Les scientifiques avertissent également que si les tendances actuelles des émissions de dioxyde de carbone se poursuivent, les récifs coralliens dans le monde pourraient être quasiment détruits d’ici à 2050.

Trouver des ressources Darroux a déclaré que l'un des plus grands défis auxquels sont confrontés de petits Etats insulaires en développement comme la Dominique, dans la lutte contre les changements climatiques, a rapport aux ressources, financières et autres.

En 2012, les autorités du pays ont dévoilé une Stratégie de développement à faible teneur en carbone résistant au climat et Darroux a affirmé qu’elles avaient l'intention de profiter d’une partie des millions de dollars disponibles pour aider les pays à faire face aux changements climatiques et ses effets.

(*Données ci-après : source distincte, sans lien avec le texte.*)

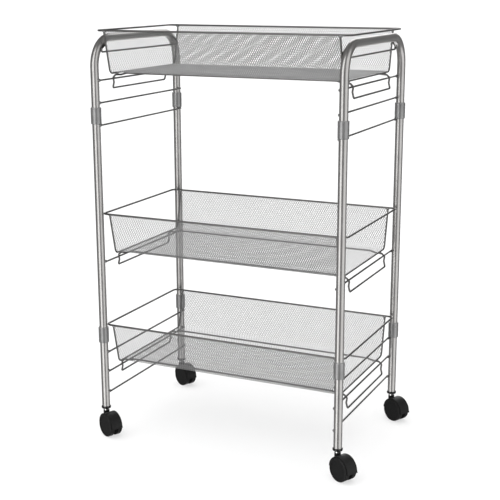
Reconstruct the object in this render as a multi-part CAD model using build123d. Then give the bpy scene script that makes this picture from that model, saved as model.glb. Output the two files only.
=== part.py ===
"""Rolling utility cart: two ladder-shaped end frames of round tube and wire rungs, three wire-mesh
trays that hook over the rungs, and four twin-wheel swivel casters.

Millimetres, +Z up. The cart's length runs along X, its depth along Y, and the wheels stand on Z = 0.
The frames, trays and casters are laid out about the middle of the cart's frame. All four casters
trail the same way at rest, which makes the outline uneven, so the last step moves the whole cart
until the origin is at the middle of its outline, on the floor.
"""

import os
from math import hypot, sqrt

from build123d import *

# ---- End frames -----------------------------------------------------------------------------
leg_span_x = 392.6  # between the leg axes, left to right
leg_span_y = 251.0  # between the leg axes, front to back
tube_d = 12.7
tube_wall = 1.0
bar_z = 620.5  # axis of the top bar
bow_bend_r = 42.0
foot_z = 46.5  # lower end of the legs
upper_joint_z = 507.4
lower_joint_back_z = 152.2
lower_joint_front_z = 164.8  # the front legs join a little higher than the back ones
fit_gap = 0.03  # round pieces pressed or glued together
weld_gap = 0.01  # between wires and tubes that are welded
cut_past = 1.0  # a cutting shape runs this far past what it cuts

rung_d = 2.8
rung_short_of_leg = 1.5  # a rung ends this far before the leg's axis
upper_rungs_z = (526.8, 560.0)
middle_rungs_z = (283.0, 493.4)
lower_rungs_z = (71.0, 105.0, 137.0)
bow_rung_z = 601.0  # the highest rung curls up at its ends
bow_rung_corner_y = 126.0
bow_rung_end = (104.0, 612.5)  # y, z where the curl ends against the bow
bow_rung_bend_r = 3.0

sleeve_d = 16.0
sleeve_length = 25.0
sleeve_stop = 1.5  # inner rib that both tube ends meet
sleeve_edge_r = 1.2

# ---- Trays ----------------------------------------------------------------------------------
tray_rung_z = {"top": upper_rungs_z[1], "middle": middle_rungs_z[0], "bottom": lower_rungs_z[1]}
rim_d = 3.0
rim_half_x = 199.0
rim_half_y = 112.6
rim_corner_r = 8.0
rim_over_rung = 72.0

mesh_t = 0.4
mesh_half_x = 185.5
mesh_floor_half_y = 98.5  # to the corner that the wall and the floor would make without the bend
mesh_over_rung = 9.95
mesh_bend_r = 7.0
mesh_under_rim = 0.05  # top edge of the mesh below the rim
hoop_d = 2.6
hoop_under_rim = 0.4  # ends of the hoop below the rim

hanger_d = 2.8
hanger_half_y = 80.0
hanger_over_rung = 8.3
hanger_bend_r = 2.6
# Hook outline at each end, as (x past the rung's axis, z over it): the wire ducks under the mesh
# hoop, passes over the rung, waves down its outer side and becomes the cross bar.
hook_outline = ((-20.0, 8.3), (-10.0, 5.7), (-0.2, 5.2), (4.3, 1.1), (3.15, -6.4), (5.2, -14.8))

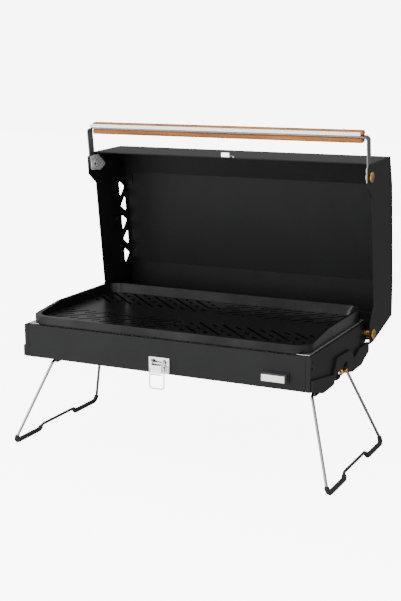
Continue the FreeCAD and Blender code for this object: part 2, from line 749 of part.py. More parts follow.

La Dominique veut également montrer à ses voisins des Caraïbes la façon dont ils pourraient bénéficier du même financement, a expliqué Darroux.

“Nous avons ce projet PPCR [Programme pilote pour la résilience climatique]”, a-t-il indiqué, notant que près de 200 millions de dollars ont été accordés à la Dominique au cours des cinq prochaines années pour l’aider à développer des projets résistants au climat.

Il a appelé à “la collaboration et à l'unité” entre les pays des Caraïbes, notant qu'ils avaient chacun des histoires de réussite qu'ils pourraient partager.

Toutefois, Darroux a admis: “C'est bien beau de dire 'Nous allons faire ceci ou cela', mais en fin de compte nous sommes obligés de faire face à la réalité de l'environnement financier dans lequel nous travaillons”.

“Nous pouvons proposer certaines initiatives, mais un ouragan pourrait nous frapper et les sommes qui étaient proposées pour mettre en œuvre de nouvelles initiatives, 99,9 pour cent, soit 100 pour cent du temps, sont obligées d’être ensuite détournées vers les efforts de récupération après ces tempêtes erratiques qui nous [frappent] chaque année à partir de l'Atlantique”.

Considérer une approche sociale John Crowley, un responsable supérieur des dimensions sociales du changement environnemental mondial au siège de l’Organisation des Nations Unies pour l’éducation, la science et la culture (UNESCO) à Paris, a également exhorté les pays de la région de partager leurs connaissances sur les questions qui n’ont pas été actuellement suffisamment étudiées concernant les dimensions sociales et humaines de l'adaptation aux changements climatiques.

Il a noté que c'est en créant ce réseau de connaissances que les sociétés pourraient trouver de nouveaux moyens pour subvenir à leurs besoins et prospérer.

S’adressant aux dizaines de scientifiques et d'autres délégués lors d’une récente réunion parrainée par l'UNESCO sur la formulation d’une politique environnementale et la planification dans la région des Caraïbes, Crowley a suggéré que l'approche dominante à l'adaptation aux changements climatiques telle que formulée par la communauté internationale au cours des 10 dernières années n'est probablement pas la bonne.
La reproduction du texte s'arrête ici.